Archive for the ‘ Near-Death Experiences ’ Category


Watching Yourself Die

AUTHOR: | POSTED: 10/28/10 11:34 PM
CATEGORIES: Near-Death Experiences, The Literary Doctor

“I don’t mind dying, I just don’t want to be there when it happens.” — Woody Allen

Near-death experiences, as first reported by Raymond Moody in Life After Life, typically consist of patients leaving their bodies and floating above their own Code Blues—essentially watching themselves die—before passing through a dark tunnel toward a brilliant light while in a state of serene ecstasy. Such accounts, which now number in the millions, have been uniformly consistent across different age groups, cultures, races, and religions.

An article by Melinda Beck in the October 25 edition of The Wall Street Journal describes a multi-hospital study in which investigators suspend specific images—face up—from the ceilings of emergency rooms and intensive care units in an attempt to verify claims of patients who report out-of-body experiences after being successfully resuscitated. The study, which has yet to report even preliminary results, seeks not only to authenticate such experiences, but to use its findings to help settle a question that has fascinated philosophers since the days of Aristotle: Does human consciousness—the mind—exist separately from the human body?

The seventeenth century French philosopher René Descartes believed it did. His theory of Cartesian dualism asserts that mind is not matter, but rather a nonphysical, immaterial substance capable of interacting, in a causal way, with the material body. The so-called mind-body problem, then, arises from the implausibility of this assertion: How can existential vapors of an immaterial nature cause the material body of a human being to get up out of a chair and stretch? How can the mind cause the body to do anything if the mind is not itself part of the body?

In the nineteenth century, Arthur Schopenhauer termed the conundrum of consciousness “the world knot,” and was pessimistic an explanation for the mind would ever be discovered. But much has changed since then. Contemporary neuroscientists and philosophers regard consciousness—the mind, that thing apart that registers thought, memory, awareness—not as the immaterial stuff of Descartes, but as the result of processes of the physical brain, a neurobiological event that can be explained entirely by the sequential firing of specific neuronal circuits. A previous post of this blog discussed a paper on the biology of empathy that even named the amygdala and anterior cingulate cortex as the brain’s empathy centers, capable of creating feelings of sympathy for other human beings.

So what about near-death experiences?
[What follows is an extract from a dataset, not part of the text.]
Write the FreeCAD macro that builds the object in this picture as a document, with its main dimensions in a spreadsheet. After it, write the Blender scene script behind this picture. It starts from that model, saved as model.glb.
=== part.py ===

Did patients who have had them briefly straddle a spiritual DMZ between Heaven and Earth? Or can these incidents be explained on a neurobiological basis, the firing of spent brain cells in a specific way as the brain begins to die, a final common pathway of neuronal death that results in a reproducible perception of out-of-body floating and tunnels of tranquility leading to white light?
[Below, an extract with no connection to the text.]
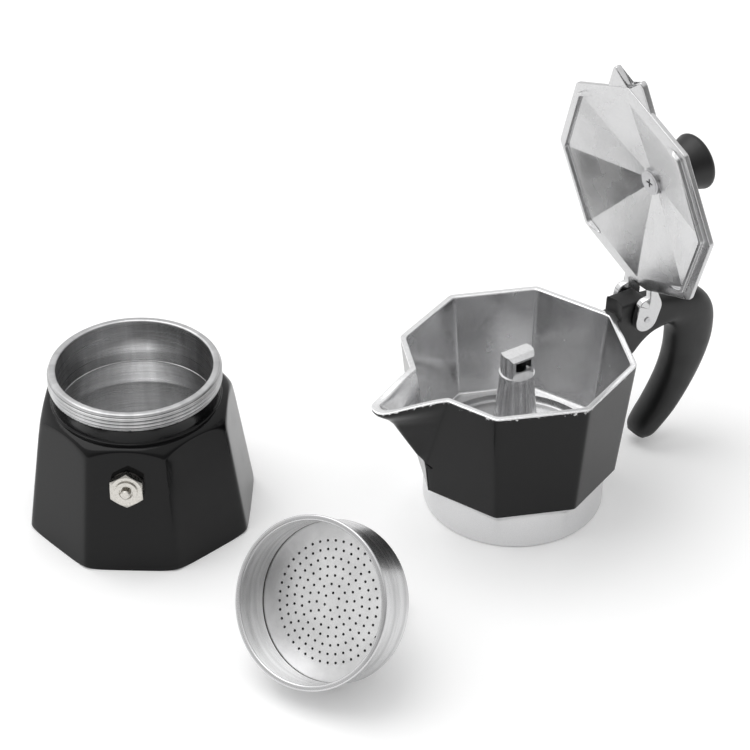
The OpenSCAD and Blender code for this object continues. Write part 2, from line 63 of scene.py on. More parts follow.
studio = {
    "lens": 120.17, "cameraAt": (89.85, -763.7, 603.5), "tilt": 54.56, "roll": -0.19,
    "floorColour": (0.95, 0.95, 0.95, 1), "floorHalf": 3.0,
    "lampAt": (-0.35, 0.15, 1.2), "lampAim": (0.08, 0.0, 0.0), "lampSize": (1.3, 1.1), "lampPower": 7.2,
    "skyTop": 0.95, "skyBack": 0.8, "skyFront": 0.32, "skyRight": 0.8, "skyLeft": 1.6, "floorGlow": 0.1,
}


def makeCamera():
    cam = bpy.data.objects.new("camera", bpy.data.cameras.new("camera"))
    bpy.context.collection.objects.link(cam)
    turn = turnAbout("X", studio["tilt"]) @ turnAbout("Z", studio["roll"])
    cam.matrix_world = Matrix.Translation(Vector(studio["cameraAt"]) * mm) @ turn
    cam.data.lens = studio["lens"]
    cam.data.sensor_width = 36
    cam.data.clip_start, cam.data.clip_end = 0.05, 20
    bpy.context.scene.camera = cam


def makeAreaLight(name, at, aim, size, power):
    lamp = bpy.data.lights.new(name, "AREA")
    lamp.shape, lamp.size, lamp.size_y = "RECTANGLE", size[0], size[1]
    lamp.energy = power
    ob = bpy.data.objects.new(name, lamp)
    bpy.context.collection.objects.link(ob)
    ob.location = at
    ob.rotation_euler = (Vector(aim) - Vector(at)).to_track_quat("-Z", "Y").to_euler()


def addNode(tree, kind, settings=None, **inputs):
    # an input named i0, i1 ... is a socket's place in the list, any other is its name
    node = tree.nodes.new("ShaderNode" + kind)
    for key, value in (settings or {}).items():
        setattr(node, key, value)
    for key, value in inputs.items():
        byPlace = key[0] == "i" and key[1:].isdigit()
        socket = node.inputs[int(key[1:]) if byPlace else key.replace("_", " ")]
        if isinstance(value, bpy.types.NodeSocket):
            tree.links.new(value, socket)
        else:
            socket.default_value = value
    return node


def maths(tree, operation, a, b=0.0, clamp=False):
    node = addNode(tree, "Math", {"operation": operation, "use_clamp": clamp}, i0=a, i1=b)
    return node.outputs[0]


def remap(tree, value, fromLow, fromHigh, toLow=0.0, toHigh=1.0):
    node = addNode(tree, "MapRange", {"interpolation_type": "SMOOTHSTEP"}, Value=value, From_Min=fromLow,
                   From_Max=fromHigh, To_Min=toLow, To_Max=toHigh)
    return node.outputs[0]


def ownPoint(tree, place):
    # object coordinates taken back into a group's own frame, in millimetres
    back = (Matrix.Scale(mm, 4) @ place).inverted()
    spot, spin, size = back.decompose()
    coords = addNode(tree, "TexCoord").outputs["Object"]
    node = addNode(tree, "Mapping", {"vector_type": "POINT"}, Vector=coords, Location=tuple(spot),
                   Rotation=tuple(spin.to_euler()), Scale=tuple(size))
    return node.outputs[0]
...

As the mission statement of this blog maintains, scientific method is not the only way to learn. Stories can instruct us, too. Stories that are textured, layered, with complex meanings embedded in their narratives in a manner beyond the capacity of empiric reasoning to convey. So what does the world of contemporary fiction have to say about the nature of consciousness?

I’m glad you asked.

A pair of novels by Barnard philosophy professor Rebecca Goldstein—The Mind-Body Problem and 36 Arguments for the Existence of God—explore this very question. I refer you to the 1983 New York Times review of The Mind-Body Problem and to this year’s Washington Post review of 36 Arguments for the Existence of God for full-length book reviews of each, but suffice it to say that Goldstein is a witty, intelligent, and mostly accessible writer—though she does succumb at times, as you might expect of a philosophy professor, to fits of academic indulgence and narrative wandering before finding her way back to the main thread of her engaging stories.

More importantly, though, she does what a good novelist should do: considers all sides of the argument and in the end leaves the reader to decide. Though a credible case for atheism and the mind-as-extension-of-the-brain is made in these two novels, one could just as easily conclude from them that the mind and soul may not ever be discoverable by scientific method, because they are infinitely intangible and not part of the observable universe. Rebecca Goldstein loosens Schopenhauer’s world knot, perhaps, but she does not untie it.

What about you? Where do you think consciousness resides?